Lo stesso rapporto mette in luce che lo strumento per frenare una simile polarizzazione e la moltiplicazione delle disuguaglianze è costituto dall’adozione di un diverso sistema di tassazione che sia realmente progressivo.

Come accennato, lo slogan meno tasse, è evidente, favorisce solo i super ricchi.

Se servono conferme a questa insostenibile condizione, si possono facilmente trovare. Le società quotate alla borsa di Milano hanno registrato utili nel 2022 per la cifra record di 73 miliardi di euro, in gran parte realizzati da società energetiche e banche.

È significativo rilevare che la quasi totalità di tali utili sono "registrati" non in Italia ma in sedi fiscali "di favore"; quindi i benefici per il sistema fiscale italiano sono quasi inesistenti.

Nel frattempo, nel 2022, per la prima volta dal 2017, si sono ridotti i risparmi degli italiani ed è cresciuto il volume dei prestiti richiesti per far fronte a spese indispensabili; una domanda che, dopo l’aumento dei tassi ad opera della Banca centrale europea (Bce), è diventata assai più costosa.

Peraltro l’Italia presenta altri numeri impietosi. Nel nostro paese i pensionati sono circa 16 milioni e gli occupati sono 23 milioni di cui 18 milioni sono lavoratori dipendenti.

Di questi 18 milioni, ormai oltre 3 milioni sono a tempo determinato e stiamo assistendo ad una proliferazione di partite Iva "fittizie" create per evitare le assunzioni. La retribuzione media è intorno ai 21 mila euro annui.
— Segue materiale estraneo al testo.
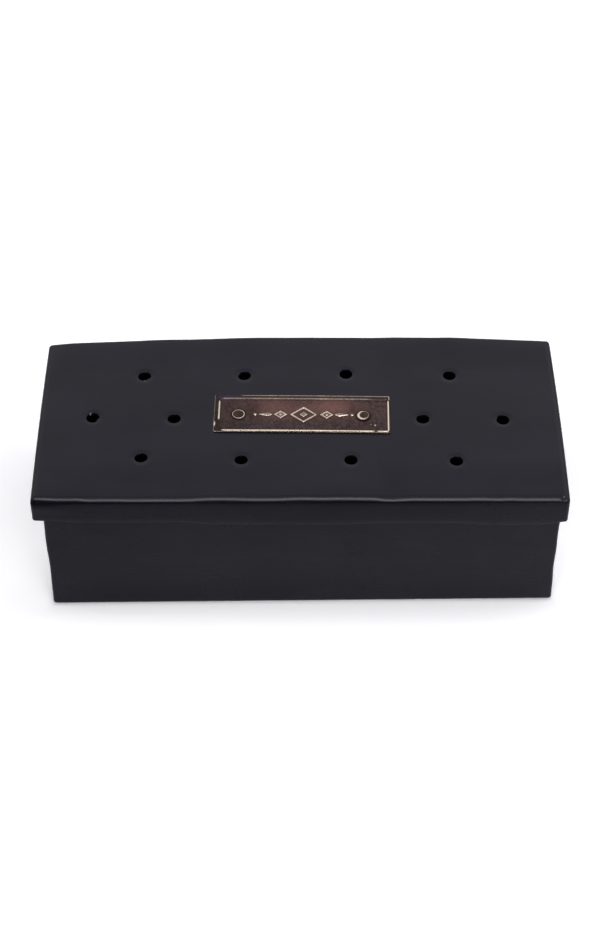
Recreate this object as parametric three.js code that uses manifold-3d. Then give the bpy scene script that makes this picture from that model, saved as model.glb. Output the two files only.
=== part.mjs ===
// Grill smoker box: a deep folded tray for wood chips under a loose, vented lid with a riveted badge.
// Lengths are in millimetres. +X runs along the box, +Z is up, and the origin is the middle of the
// tray's flat underside.
import * as THREE from 'three';
import { mergeVertices } from 'three/addons/utils/BufferGeometryUtils.js';
import Module from 'manifold-3d';

// Sheet stock, shared by the tray and the lid
const sheetThickness = 1.2;
const foldInsideRadius = 0.9;
const weldedCornerRadius = 2;
const leastCornerRadius = 0.3;

// Tray, outside
const trayLength = 204;
const trayWidth = 86;
const trayHeight = 62.5;

// Lid: its skirt slips over the tray with room all round. Its top is arched along its length, while
// the skirt's lower edge stays straight, so the skirt is deepest in the middle.
const lidSideClearance = 1.8;
const lidSkirtHeight = 12.6;
const lidCrown = 1.7;
const lidSideBow = 1.5;
const lidShift = -0.5;
const lidTurnDegrees = -0.51;

// Resting gap between two touching pieces, and the overrun of every cutter
const seatGap = 0.3;
const cutOverrun = 2;

// Vents: punched holes with dished rims, their places as shares of the lid's length and width
const ventRadius = 2.75;
const ventDishRadius = 3.6;
const ventDishDepth = 0.2;
const ventPlaceShares = [
  [-0.3035, 0.256], [-0.108, 0.2505], [0.0905, 0.2585], [0.293, 0.2515],
  [-0.397, -0.005], [-0.241, -0.02], [0.2355, -0.0295], [0.3885, -0.0275],
  [-0.299, -0.258], [-0.1105, -0.279], [0.0955, -0.2825], [0.2935, -0.286],
];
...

È chiaro che con questi numeri il sistema pensionistico non regge e reggerebbe ancor meno con un anticipo dell’età pensionistica che non crea nuovi posti di lavoro.

Ma il vero problema è costituito proprio dal livello delle retribuzioni: con retribuzioni che sono, in media, di 4mila euro inferiori al resto dell’Europa e con un numero di occupati decisamente più basso, il sistema non tiene e le stime di un "buco" di circa 30 miliardi di euro nei conti pensionistici è persino ottimistica.

È evidente che riforma fiscale e aumento delle retribuzioni dovrebbero essere le priorità politiche per una serie infinita di ragioni, anche perché la strada, fino ad oggi battuta del debito, sembra sempre più impervia.

Se la Bce continuerà ad alzare i tassi, come i suoi vertici si sono premurati di dichiarare a Davos per il nostro paese saranno guai seri.

Non solo collocare l’indispensabile debito pubblico costerà moltissimo, anche per effetto della concorrenza che ai titoli italiani faranno proprio i titoli di debito europei necessari a finanziare il Piano nazionale di ripresa e resilienza o altri titoli comuni, ma ci sarà un altro problema.

La Banca d’Italia detiene titoli del debito pubblico italiano per circa 500 miliardi di euro, che stanno rapidamente svalutandosi a causa degli alti tassi di interesse della Bce.

Dunque c’è il rischio che la stessa Banca d’Italia abbia bisogno di un "ricapitalizzazione" a spese dello Stato italiano, sempre più alle prese con conti a rischio.

Serve davvero una nuova riflessione o saremo travolti.